▸ To do: Copy verbatim the material from its first line to the line that holds "rest, life size.", including that line.

▸ Given material:
╭──

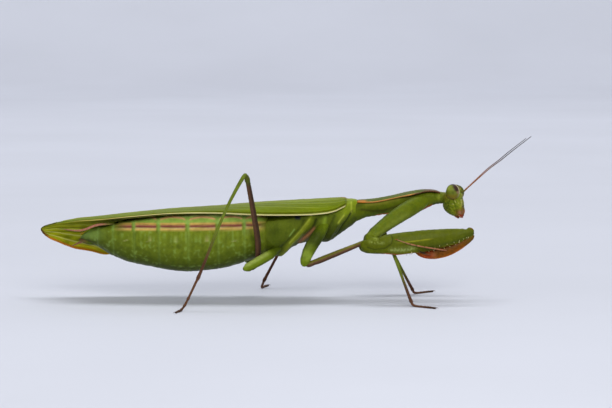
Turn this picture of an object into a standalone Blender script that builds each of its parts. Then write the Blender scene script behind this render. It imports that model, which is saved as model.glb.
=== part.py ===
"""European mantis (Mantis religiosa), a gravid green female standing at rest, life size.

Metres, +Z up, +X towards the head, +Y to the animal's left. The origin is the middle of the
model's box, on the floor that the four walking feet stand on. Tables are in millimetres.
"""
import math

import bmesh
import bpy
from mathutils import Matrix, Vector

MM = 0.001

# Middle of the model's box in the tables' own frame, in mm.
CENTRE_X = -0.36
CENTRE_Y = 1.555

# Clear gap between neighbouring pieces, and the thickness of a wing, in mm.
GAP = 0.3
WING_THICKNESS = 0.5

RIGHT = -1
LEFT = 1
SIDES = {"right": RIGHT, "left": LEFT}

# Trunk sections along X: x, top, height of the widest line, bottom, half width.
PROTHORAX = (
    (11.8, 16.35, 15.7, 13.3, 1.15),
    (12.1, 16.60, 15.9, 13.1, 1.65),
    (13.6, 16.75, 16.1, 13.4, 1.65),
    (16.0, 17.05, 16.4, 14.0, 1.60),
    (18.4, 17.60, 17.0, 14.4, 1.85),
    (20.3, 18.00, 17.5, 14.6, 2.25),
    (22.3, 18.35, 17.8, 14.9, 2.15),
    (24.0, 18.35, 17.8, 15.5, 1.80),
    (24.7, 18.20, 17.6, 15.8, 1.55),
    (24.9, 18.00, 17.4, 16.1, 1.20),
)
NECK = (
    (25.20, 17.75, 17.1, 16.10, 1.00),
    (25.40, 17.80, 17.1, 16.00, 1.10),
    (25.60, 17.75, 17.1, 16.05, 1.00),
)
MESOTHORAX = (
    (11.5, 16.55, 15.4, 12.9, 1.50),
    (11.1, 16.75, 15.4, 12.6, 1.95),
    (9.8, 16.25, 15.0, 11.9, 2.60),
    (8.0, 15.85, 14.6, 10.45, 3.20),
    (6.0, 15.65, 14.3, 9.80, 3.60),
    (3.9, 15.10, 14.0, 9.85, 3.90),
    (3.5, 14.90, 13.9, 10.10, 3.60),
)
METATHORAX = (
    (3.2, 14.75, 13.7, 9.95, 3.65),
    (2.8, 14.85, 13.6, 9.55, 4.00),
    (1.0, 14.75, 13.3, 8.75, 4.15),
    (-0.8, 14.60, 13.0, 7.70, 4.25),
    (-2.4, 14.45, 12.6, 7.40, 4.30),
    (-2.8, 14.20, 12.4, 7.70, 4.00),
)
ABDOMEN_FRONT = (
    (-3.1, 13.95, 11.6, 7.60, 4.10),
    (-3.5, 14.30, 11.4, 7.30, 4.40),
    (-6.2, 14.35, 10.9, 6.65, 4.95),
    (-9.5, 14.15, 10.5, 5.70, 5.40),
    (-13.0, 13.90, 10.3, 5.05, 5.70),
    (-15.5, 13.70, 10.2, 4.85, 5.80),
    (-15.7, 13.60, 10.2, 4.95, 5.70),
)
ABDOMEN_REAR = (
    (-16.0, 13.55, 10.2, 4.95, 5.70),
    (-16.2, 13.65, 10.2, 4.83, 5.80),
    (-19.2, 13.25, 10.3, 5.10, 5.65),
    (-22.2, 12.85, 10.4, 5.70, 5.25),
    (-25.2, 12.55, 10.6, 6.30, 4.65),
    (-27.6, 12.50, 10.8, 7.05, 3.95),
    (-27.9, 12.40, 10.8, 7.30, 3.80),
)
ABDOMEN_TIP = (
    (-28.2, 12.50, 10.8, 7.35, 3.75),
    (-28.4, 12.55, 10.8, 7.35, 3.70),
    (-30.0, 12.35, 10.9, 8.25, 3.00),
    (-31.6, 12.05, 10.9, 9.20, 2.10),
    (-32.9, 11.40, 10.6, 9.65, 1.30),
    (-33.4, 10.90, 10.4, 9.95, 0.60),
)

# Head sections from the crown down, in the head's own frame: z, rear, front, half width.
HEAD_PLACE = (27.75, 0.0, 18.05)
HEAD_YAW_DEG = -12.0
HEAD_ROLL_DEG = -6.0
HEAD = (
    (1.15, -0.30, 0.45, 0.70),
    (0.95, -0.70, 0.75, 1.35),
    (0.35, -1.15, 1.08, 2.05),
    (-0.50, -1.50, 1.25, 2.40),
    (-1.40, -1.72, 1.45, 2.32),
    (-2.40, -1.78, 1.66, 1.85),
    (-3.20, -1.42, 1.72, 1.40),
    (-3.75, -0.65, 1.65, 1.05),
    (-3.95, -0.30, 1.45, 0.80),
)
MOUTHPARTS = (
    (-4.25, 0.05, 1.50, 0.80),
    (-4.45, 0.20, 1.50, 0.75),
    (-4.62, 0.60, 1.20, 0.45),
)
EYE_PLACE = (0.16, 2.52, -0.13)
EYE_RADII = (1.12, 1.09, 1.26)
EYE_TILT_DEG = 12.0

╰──

▸ Solved exercise:
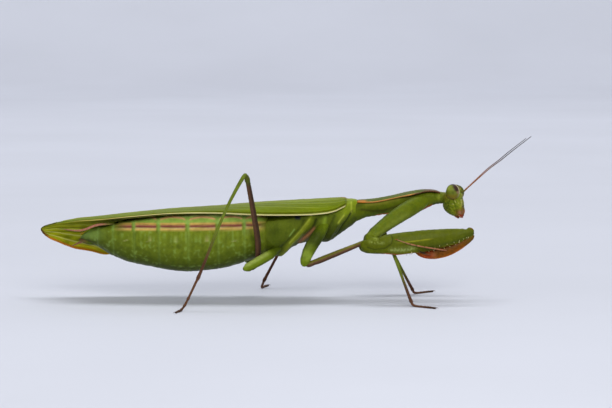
Turn this picture of an object into a standalone Blender script that builds each of its parts. Then write the Blender scene script behind this render. It imports that model, which is saved as model.glb.
=== part.py ===
"""European mantis (Mantis religiosa), a gravid green female standing at rest, life size.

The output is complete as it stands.